Por: Guillermo Peña
Nada socava más la confianza ciudadana que presenciar cómo se intenta justificar lo injustificable. En una época donde los discursos públicos se construyen con cálculo milimétrico, la manipulación del lenguaje y la distorsión de los hechos se han vuelto herramientas habituales para maquillar decisiones o conductas que, a todas luces, ofenden la razón, la ética y el sentido común.
Hoy, la tarea de justificar lo injustificable no solo se da desde los atriles o los comunicados oficiales. Se ejecuta también desde las bodegas digitales: cuentas falsas o coordinadas que operan en redes sociales con el objetivo de imponer narrativas, simular respaldo ciudadano, atacar a críticos y desviar la atención pública. Este fenómeno, cada vez más sofisticado, no busca informar ni dialogar, sino manipular emocionalmente al ciudadano para instalar una versión cómoda —aunque falsa— de la realidad.

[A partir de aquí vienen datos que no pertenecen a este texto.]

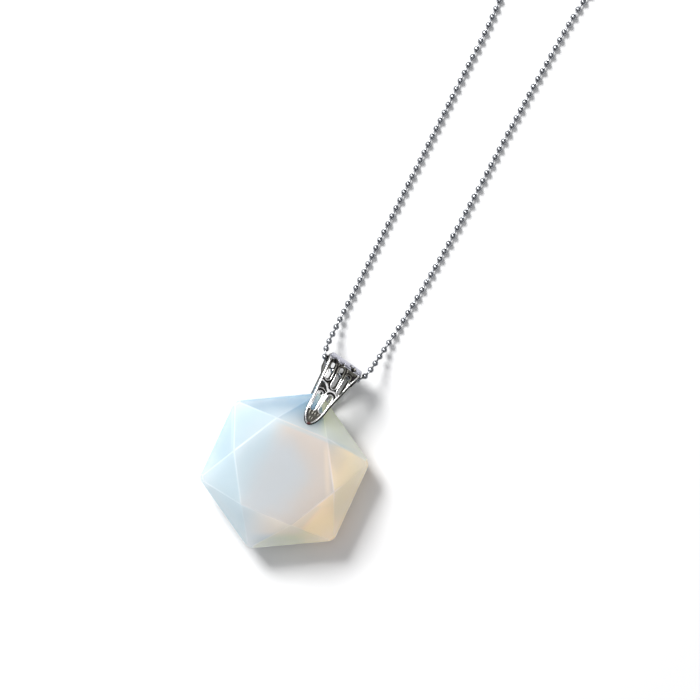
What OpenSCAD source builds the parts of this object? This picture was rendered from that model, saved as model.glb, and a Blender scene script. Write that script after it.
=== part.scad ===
// Opal necklace: a cut hexagonal stone in a pierced silver bail on a ball chain, lying flat.
// Millimetres. The ground is z = 0, and the origin is the middle of the stone's back table.

/* [Stone] */
// Distance from the stone's centre to each corner of its outline
stone_r = 21; // [20:0.5:22]
// Distance from the centre to each corner of a table
table_r = 13.2; // [12.6:0.1:13.3]
// Thickness from the back table to the front table
stone_t = 13; // [12:0.5:14]
// Height of the thin band round the stone's edge
girdle_t = 1.2; // [0.8:0.1:1.6]
// Turn of the stone's outline, anticlockwise seen from above
stone_turn = 4.1; // [2:0.1:6]
// Turn of the two tables against the outline
table_turn = 32.4; // [29:0.1:33]
// Distance from the stone's centre to the hole drilled for the bail's pegs
hole_r = 14.2; // [14.1:0.1:14.4]
// Diameter of the drilled hole
hole_d = 1.5; // [1.4:0.1:1.8]

/* [Bail] */
// Height of the bail above its pegs
bail_h = 16.9; // [16.5:0.1:17.5]
// Half width of a leg where its rounded tip ends
leg_half_w = 2.6; // [2.4:0.1:2.7]
// Half width of a leg at the top
top_half_w = 4.7; // [4.5:0.1:4.8]
// Reach of the shoulders beyond a leg's edge
shoulder_w = 0.6; // [0.3:0.1:0.7]
// Thickness of the plate at a leg's tip
tip_t = 0.3; // [0.25:0.05:0.35]
// Thickness of the plate in the loop
loop_t = 0.8; // [0.7:0.05:0.9]
// Width of the raised rim along each leg
rim_w = 0.5; // [0.4:0.05:0.6]
// Height of the raised rim above the plate
rim_h = 0.2; // [0.1:0.05:0.2]
// Half of the clear space inside the loop
loop_gap = 2.6; // [2.5:0.1:2.8]
// Diameter of the pegs
peg_d = 1.1; // [0.9:0.1:1.2]
// Length of each peg inside the stone
peg_l = 2.4; // [1.5:0.1:3]
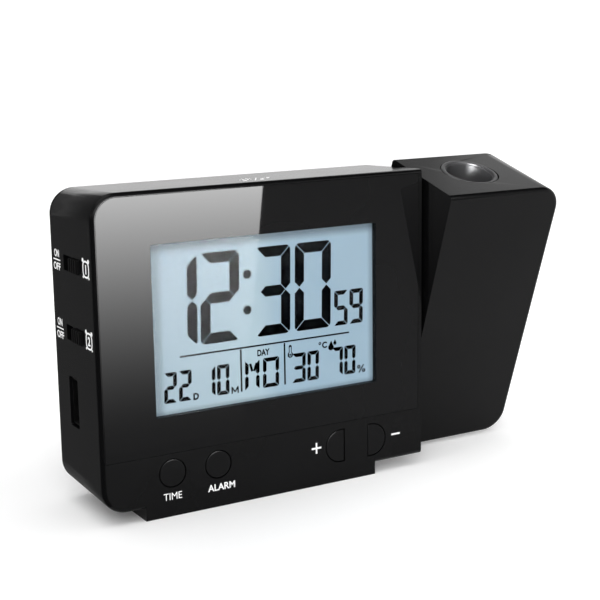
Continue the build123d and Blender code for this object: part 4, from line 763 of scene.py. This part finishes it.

Se recurre a eufemismos, se desplaza la responsabilidad, se dramatiza el contexto o se invoca un deber superior. Se habla de “reformas necesarias”, “procesos en construcción” o “percepciones erróneas”, cuando en realidad se trata de errores groseros, abusos de poder o decisiones que privilegian intereses particulares sobre el bien común.
El impacto es profundo. Cada vez que se justifica lo injustificable —y peor aún, cuando se hace con la fuerza amplificada de una maquinaria digital—, se erosiona el contrato de confianza entre instituciones, ciudadanos y opinión pública. Se instala la sospecha, florece el cinismo y se da paso a una peligrosa normalización: a fuerza de repetición y manipulación, lo inaceptable se vuelve cotidiano.

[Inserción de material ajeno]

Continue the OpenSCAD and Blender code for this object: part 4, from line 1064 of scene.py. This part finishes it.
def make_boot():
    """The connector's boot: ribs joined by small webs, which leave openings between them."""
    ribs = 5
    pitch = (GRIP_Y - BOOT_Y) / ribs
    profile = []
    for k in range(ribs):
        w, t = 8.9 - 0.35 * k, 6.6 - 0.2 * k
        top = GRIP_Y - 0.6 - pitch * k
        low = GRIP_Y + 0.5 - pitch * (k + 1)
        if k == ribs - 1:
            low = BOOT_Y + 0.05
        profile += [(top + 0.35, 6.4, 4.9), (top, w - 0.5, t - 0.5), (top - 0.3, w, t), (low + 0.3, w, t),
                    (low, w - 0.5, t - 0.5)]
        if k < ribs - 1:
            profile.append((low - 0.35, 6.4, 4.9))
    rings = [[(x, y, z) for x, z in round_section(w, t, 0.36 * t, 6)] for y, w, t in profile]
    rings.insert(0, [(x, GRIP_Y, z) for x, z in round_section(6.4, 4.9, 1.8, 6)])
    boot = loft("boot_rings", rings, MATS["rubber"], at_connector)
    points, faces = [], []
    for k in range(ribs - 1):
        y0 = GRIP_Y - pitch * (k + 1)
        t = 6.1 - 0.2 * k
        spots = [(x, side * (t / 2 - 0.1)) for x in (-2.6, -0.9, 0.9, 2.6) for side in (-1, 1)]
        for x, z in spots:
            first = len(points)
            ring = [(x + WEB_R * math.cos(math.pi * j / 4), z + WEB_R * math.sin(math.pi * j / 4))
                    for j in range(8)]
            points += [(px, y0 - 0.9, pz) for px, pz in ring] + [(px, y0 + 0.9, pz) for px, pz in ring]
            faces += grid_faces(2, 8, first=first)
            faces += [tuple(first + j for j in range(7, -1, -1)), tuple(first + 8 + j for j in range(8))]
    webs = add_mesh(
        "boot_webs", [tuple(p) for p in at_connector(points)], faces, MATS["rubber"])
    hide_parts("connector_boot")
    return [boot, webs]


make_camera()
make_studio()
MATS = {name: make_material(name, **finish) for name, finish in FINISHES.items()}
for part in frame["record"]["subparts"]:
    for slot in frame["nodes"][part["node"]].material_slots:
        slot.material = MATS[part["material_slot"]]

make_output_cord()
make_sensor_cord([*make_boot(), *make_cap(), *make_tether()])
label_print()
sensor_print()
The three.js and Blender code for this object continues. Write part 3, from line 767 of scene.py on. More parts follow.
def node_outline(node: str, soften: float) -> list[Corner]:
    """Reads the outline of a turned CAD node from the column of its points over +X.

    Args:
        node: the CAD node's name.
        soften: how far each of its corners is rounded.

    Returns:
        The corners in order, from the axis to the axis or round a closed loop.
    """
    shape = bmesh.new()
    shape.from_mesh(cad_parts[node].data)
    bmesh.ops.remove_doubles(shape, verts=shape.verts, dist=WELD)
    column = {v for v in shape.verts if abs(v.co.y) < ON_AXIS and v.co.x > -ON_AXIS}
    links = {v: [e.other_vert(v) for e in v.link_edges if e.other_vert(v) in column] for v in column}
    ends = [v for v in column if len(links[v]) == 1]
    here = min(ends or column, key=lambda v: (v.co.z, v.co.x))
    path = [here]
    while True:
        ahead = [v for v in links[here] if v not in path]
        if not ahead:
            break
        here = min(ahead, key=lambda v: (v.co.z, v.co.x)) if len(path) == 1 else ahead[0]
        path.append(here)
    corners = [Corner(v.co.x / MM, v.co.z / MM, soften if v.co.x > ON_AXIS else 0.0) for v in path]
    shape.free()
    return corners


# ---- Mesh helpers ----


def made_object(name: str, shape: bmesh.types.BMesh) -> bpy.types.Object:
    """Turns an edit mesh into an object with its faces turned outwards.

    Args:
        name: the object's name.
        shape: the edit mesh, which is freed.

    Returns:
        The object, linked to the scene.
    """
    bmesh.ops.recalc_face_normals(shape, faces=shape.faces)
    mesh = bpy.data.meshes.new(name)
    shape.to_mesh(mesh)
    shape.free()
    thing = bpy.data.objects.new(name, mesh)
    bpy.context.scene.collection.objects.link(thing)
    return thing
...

La transparencia no puede ser un acto de conveniencia, ni la rendición de cuentas un discurso de ocasión. La verdadera autoridad moral se construye reconociendo errores y rectificando, no fabricando realidades paralelas.
Porque al final del día, justificar lo injustificable —sea desde un púlpito o desde una bodega digital— no protege a nadie. Solo aplaza el juicio de una ciudadanía que, aunque confundida por un tiempo, siempre termina despertando. Y cuando lo hace, la factura suele ser alta.